• **Requirements**: Produce a verbatim copy of the entries listed below.
---
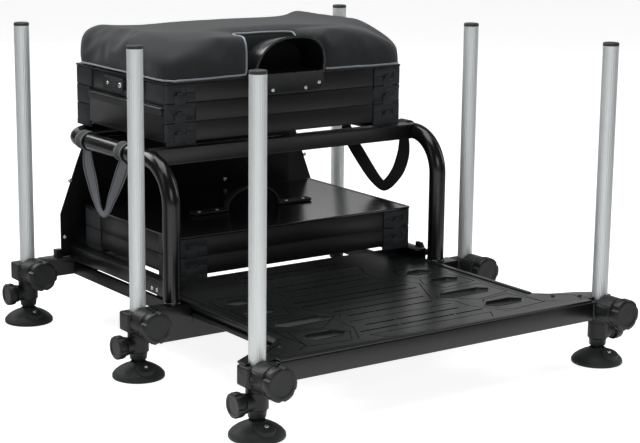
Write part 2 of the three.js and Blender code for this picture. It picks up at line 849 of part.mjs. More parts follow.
// An angle rail: the web hangs outside the deck and the flange carries the cassette.
function cassetteRail() {
  const outer = cassetteRailInner + cassetteRailWall;
  const bottom = cassetteRailTop - cassetteRailDrop;
  const flangeBottom = cassetteRailTop - cassetteRailWall;
  const profile = [
    [cassetteRailInner, bottom],
    [outer, bottom],
    [outer, cassetteRailTop],
    [outer - cassetteFlange, cassetteRailTop],
    [outer - cassetteFlange, flangeBottom],
    [cassetteRailInner, flangeBottom],
  ];
  const rail = prism(profile, "y", [cassetteRailFront, panelFront - fit]);
  const overRail = block(
    [cassetteRailInner - cassetteFlange, outer + overrun],
    [rearRailFront - fit, panelFront + overrun],
    [bottom - overrun, railTop + fit],
  );
  return cut(rail, overRail);
}

// The catch at the front of the right-hand cassette rail.
function cassetteLatch() {
  const inner = cassetteRailInner + cassetteRailWall + fit;
  const back = cassetteRailFront + latchLength;
  const middle = cassetteRailTop - latchHeight / 2;
  const profile = [
    [cassetteRailFront + latchPivotSetback / 2, middle - latchHeight / 2],
    [back, middle],
    [back, middle + latchHeight],
    [back - latchPivotSetback, middle + latchHeight],
    [cassetteRailFront + latchPivotSetback / 2, middle],
  ];
  return prism(profile, "x", [inner, inner + latchPlate]);
}

// The outer form of one stacking unit: panels between four corner blocks, with a groove at each row.
function trayUnit(front, depth, bottom, rows, footDrop) {
  const top = bottom + rows * trayRow;
  const back = front + depth;
  const inset = trayHalfWidth - trayPanelInset;
  const panels = block([-inset, inset], [front + trayPanelInset, back - trayPanelInset], [bottom, top]);
  const cornerIn = trayHalfWidth - cornerBlockWidth;
  const blockZ = [bottom - footDrop, top];
  const corner = (y) => prism(roundedRectangle([cornerIn, trayHalfWidth], y, trayCorner), "z", blockZ, 2);
  const corners = join(corner([front, front + cornerBlockWidth]), corner([back - cornerBlockWidth, back]));
  let unit = join(panels, bothSides(corners));
  const deep = trayHalfWidth - rowGrooveDepth;
  for (let row = 1; row < rows; row += 1) {
    const z = bottom + row * trayRow;
    const band = [z - rowGroove / 2, z + rowGroove / 2];
    const shellX = [-trayHalfWidth - overrun, trayHalfWidth + overrun];
    const shell = block(shellX, [front - overrun, back + overrun], band);
    const core = block([-deep, deep], [front + rowGrooveDepth, back - rowGrooveDepth], band);
    unit = cut(unit, cut(shell, core));
  }
  for (let row = 1; row <= rows; row += 1) {
    const slotTop = bottom + row * trayRow - catchSlotDrop;
    const slot = [slotTop - catchSlotHeight, slotTop];
    const slotAcross = [catchMargin, cornerBlockWidth - catchMargin];
    unit = cut(unit, cornerRecess([front, back], slot, slotAcross, catchSlotDepth));
  }
  return unit;
}

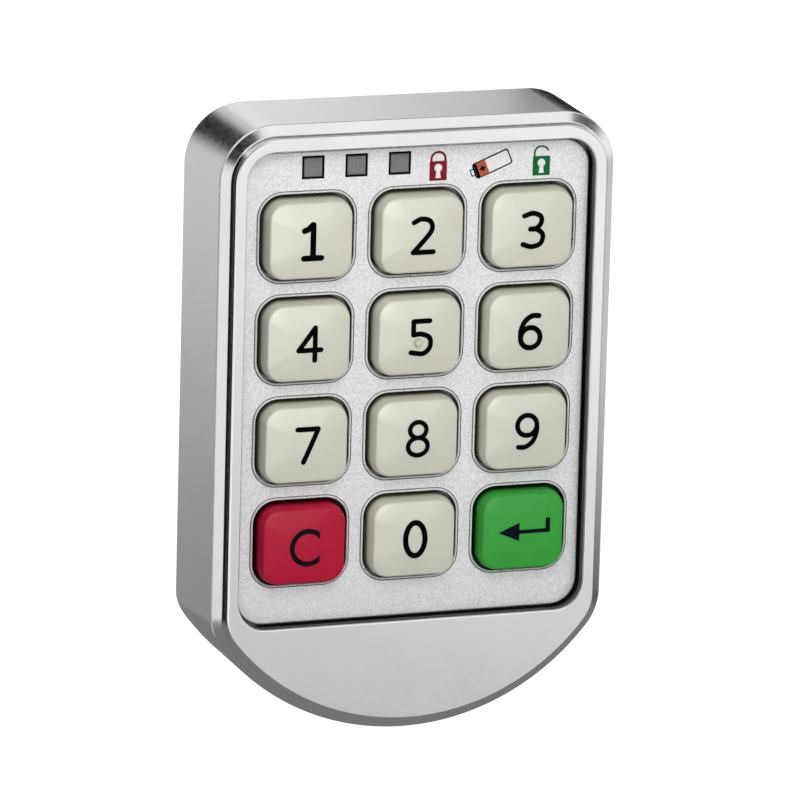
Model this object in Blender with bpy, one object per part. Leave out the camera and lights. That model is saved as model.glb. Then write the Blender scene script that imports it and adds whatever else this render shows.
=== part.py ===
"""Electronic cabinet lock with a keypad on its front and a motor-driven cam behind the door.

Units are metres, +Z is up, the keypad faces -Y and the door's outer face is the plane y = 0.
The origin lies where the spindle's axis crosses that plane. Depths are measured from it: a
depth is a distance in front of the door, a reach is a distance behind it.
"""

import math

import bmesh
import bpy
from mathutils import Matrix, Vector

# Body outline, as it lies on the door round what the body holds
CELL_TOP_MARGIN = 0.00575
TRAY_SIDE_MARGIN = 0.00135
MOTOR_BOTTOM_MARGIN = 0.0030
TOP_CORNER_RADIUS = 0.0085
SIDE_CORNER_RADIUS = 0.0085
BOTTOM_ARC_EXCESS = 0.0060

# Body section
SIDE_DRAFT = 0.00045
OUTER_ROUND = 0.00035
SHOULDER_WIDTH = 0.0013
SHOULDER_TILT = math.radians(30)
HOLLOW_RADIUS = 0.0006
RIM_WALL_HEIGHT = 0.00043
RIM_ROUND = 0.00045
SIDE_WALL = 0.0020
FRONT_WALL = 0.0018

# Recess for the keypad
RECESS_SIDE_MARGIN = 0.0039
RECESS_TOP_MARGIN = 0.0041
RECESS_MOTOR_GAP = 0.0004
RECESS_DEPTH = 0.0020
RECESS_CORNER_RADIUS = 0.0042
RECESS_WALL = 0.0014
SHELF_WIDTH = 0.0007
SHELF_THICKNESS = 0.0012

# Clearances
SEAT_GAP = 0.00025
STRIP_GAP = 0.00015
THREAD_GAP = 0.0001
RUNNING_GAP = 0.00009
OVERRUN = 0.0010

# Fascia plate
FASCIA_THICKNESS = 0.0012
FASCIA_EDGE_GAP = 0.0003
FASCIA_EDGE_ROUND = 0.0003

# Keys
KEY_COLUMNS = 3
KEY_ROWS = 4
KEY_BAR_WIDTH = 0.00256
KEY_BAR_HEIGHT = 0.00235
KEY_SIDE_MARGIN = 0.00254
KEY_TOP_MARGIN = 0.0064
KEY_BOTTOM_MARGIN = 0.00605
KEY_HOLE_RADIUS = 0.0033
KEY_HOLE_GAP = 0.0003
KEY_TAPER = 0.0005
KEY_TOP_RADIUS = 0.0024
KEY_EDGE_ROUND = 0.0003
KEY_PROUD = 0.0003
KEY_FLANGE_WIDTH = 0.0005
KEY_FLANGE_THICKNESS = 0.0006
KEY_TRAVEL = 0.0010
KEY_SIDE_WALL = 0.0012
KEY_TOP_WALL = 0.0013
KEY_STEM_RADIUS = 0.0015
KEY_STEM_RECESS = 0.0004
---
• **Reply**:
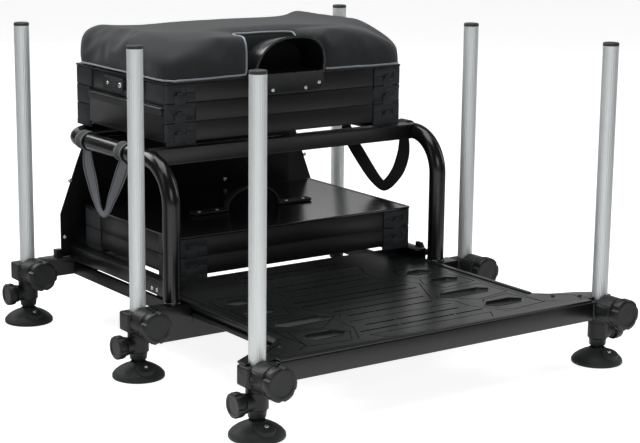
Write part 2 of the three.js and Blender code for this picture. It picks up at line 849 of part.mjs. More parts follow.
// An angle rail: the web hangs outside the deck and the flange carries the cassette.
function cassetteRail() {
  const outer = cassetteRailInner + cassetteRailWall;
  const bottom = cassetteRailTop - cassetteRailDrop;
  const flangeBottom = cassetteRailTop - cassetteRailWall;
  const profile = [
    [cassetteRailInner, bottom],
    [outer, bottom],
    [outer, cassetteRailTop],
    [outer - cassetteFlange, cassetteRailTop],
    [outer - cassetteFlange, flangeBottom],
    [cassetteRailInner, flangeBottom],
  ];
  const rail = prism(profile, "y", [cassetteRailFront, panelFront - fit]);
  const overRail = block(
    [cassetteRailInner - cassetteFlange, outer + overrun],
    [rearRailFront - fit, panelFront + overrun],
    [bottom - overrun, railTop + fit],
  );
  return cut(rail, overRail);
}

// The catch at the front of the right-hand cassette rail.
function cassetteLatch() {
  const inner = cassetteRailInner + cassetteRailWall + fit;
  const back = cassetteRailFront + latchLength;
  const middle = cassetteRailTop - latchHeight / 2;
  const profile = [
    [cassetteRailFront + latchPivotSetback / 2, middle - latchHeight / 2],
    [back, middle],
    [back, middle + latchHeight],
    [back - latchPivotSetback, middle + latchHeight],
    [cassetteRailFront + latchPivotSetback / 2, middle],
  ];
  return prism(profile, "x", [inner, inner + latchPlate]);
}

// The outer form of one stacking unit: panels between four corner blocks, with a groove at each row.
function trayUnit(front, depth, bottom, rows, footDrop) {
  const top = bottom + rows * trayRow;
  const back = front + depth;
  const inset = trayHalfWidth - trayPanelInset;
  const panels = block([-inset, inset], [front + trayPanelInset, back - trayPanelInset], [bottom, top]);
  const cornerIn = trayHalfWidth - cornerBlockWidth;
  const blockZ = [bottom - footDrop, top];
  const corner = (y) => prism(roundedRectangle([cornerIn, trayHalfWidth], y, trayCorner), "z", blockZ, 2);
  const corners = join(corner([front, front + cornerBlockWidth]), corner([back - cornerBlockWidth, back]));
  let unit = join(panels, bothSides(corners));
  const deep = trayHalfWidth - rowGrooveDepth;
  for (let row = 1; row < rows; row += 1) {
    const z = bottom + row * trayRow;
    const band = [z - rowGroove / 2, z + rowGroove / 2];
    const shellX = [-trayHalfWidth - overrun, trayHalfWidth + overrun];
    const shell = block(shellX, [front - overrun, back + overrun], band);
    const core = block([-deep, deep], [front + rowGrooveDepth, back - rowGrooveDepth], band);
    unit = cut(unit, cut(shell, core));
  }
  for (let row = 1; row <= rows; row += 1) {
    const slotTop = bottom + row * trayRow - catchSlotDrop;
    const slot = [slotTop - catchSlotHeight, slotTop];
    const slotAcross = [catchMargin, cornerBlockWidth - catchMargin];
    unit = cut(unit, cornerRecess([front, back], slot, slotAcross, catchSlotDepth));
  }
  return unit;
}

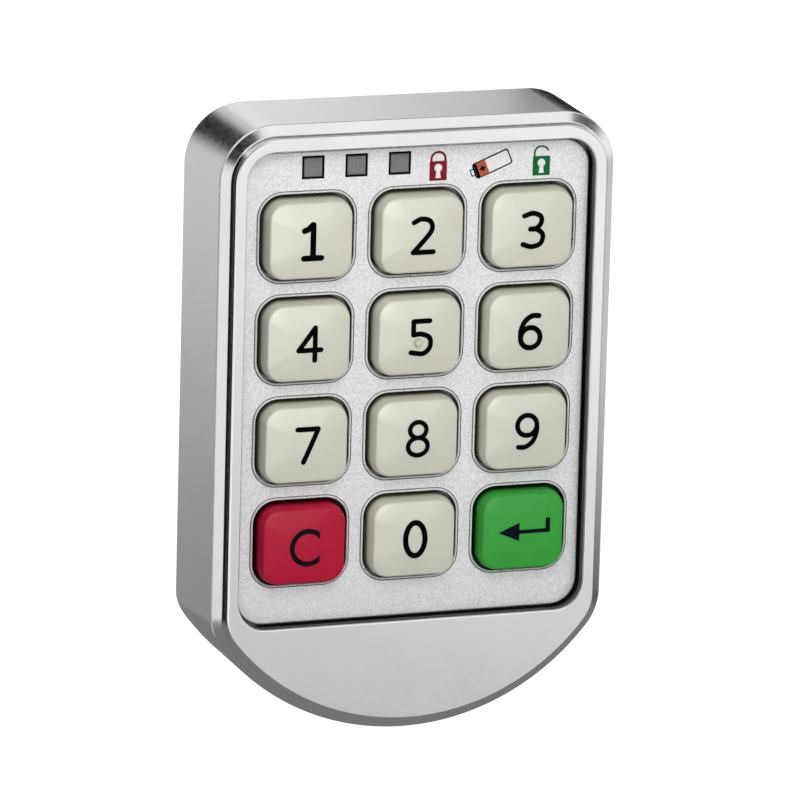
Model this object in Blender with bpy, one object per part. Leave out the camera and lights. That model is saved as model.glb. Then write the Blender scene script that imports it and adds whatever else this render shows.
=== part.py ===
"""Electronic cabinet lock with a keypad on its front and a motor-driven cam behind the door.

Units are metres, +Z is up, the keypad faces -Y and the door's outer face is the plane y = 0.
The origin lies where the spindle's axis crosses that plane. Depths are measured from it: a
depth is a distance in front of the door, a reach is a distance behind it.
"""

import math

import bmesh
import bpy
from mathutils import Matrix, Vector

# Body outline, as it lies on the door round what the body holds
CELL_TOP_MARGIN = 0.00575
TRAY_SIDE_MARGIN = 0.00135
MOTOR_BOTTOM_MARGIN = 0.0030
TOP_CORNER_RADIUS = 0.0085
SIDE_CORNER_RADIUS = 0.0085
BOTTOM_ARC_EXCESS = 0.0060

# Body section
SIDE_DRAFT = 0.00045
OUTER_ROUND = 0.00035
SHOULDER_WIDTH = 0.0013
SHOULDER_TILT = math.radians(30)
HOLLOW_RADIUS = 0.0006
RIM_WALL_HEIGHT = 0.00043
RIM_ROUND = 0.00045
SIDE_WALL = 0.0020
FRONT_WALL = 0.0018

# Recess for the keypad
RECESS_SIDE_MARGIN = 0.0039
RECESS_TOP_MARGIN = 0.0041
RECESS_MOTOR_GAP = 0.0004
RECESS_DEPTH = 0.0020
RECESS_CORNER_RADIUS = 0.0042
RECESS_WALL = 0.0014
SHELF_WIDTH = 0.0007
SHELF_THICKNESS = 0.0012

# Clearances
SEAT_GAP = 0.00025
STRIP_GAP = 0.00015
THREAD_GAP = 0.0001
RUNNING_GAP = 0.00009
OVERRUN = 0.0010

# Fascia plate
FASCIA_THICKNESS = 0.0012
FASCIA_EDGE_GAP = 0.0003
FASCIA_EDGE_ROUND = 0.0003

# Keys
KEY_COLUMNS = 3
KEY_ROWS = 4
KEY_BAR_WIDTH = 0.00256
KEY_BAR_HEIGHT = 0.00235
KEY_SIDE_MARGIN = 0.00254
KEY_TOP_MARGIN = 0.0064
KEY_BOTTOM_MARGIN = 0.00605
KEY_HOLE_RADIUS = 0.0033
KEY_HOLE_GAP = 0.0003
KEY_TAPER = 0.0005
KEY_TOP_RADIUS = 0.0024
KEY_EDGE_ROUND = 0.0003
KEY_PROUD = 0.0003
KEY_FLANGE_WIDTH = 0.0005
KEY_FLANGE_THICKNESS = 0.0006
KEY_TRAVEL = 0.0010
KEY_SIDE_WALL = 0.0012
KEY_TOP_WALL = 0.0013
KEY_STEM_RADIUS = 0.0015
KEY_STEM_RECESS = 0.0004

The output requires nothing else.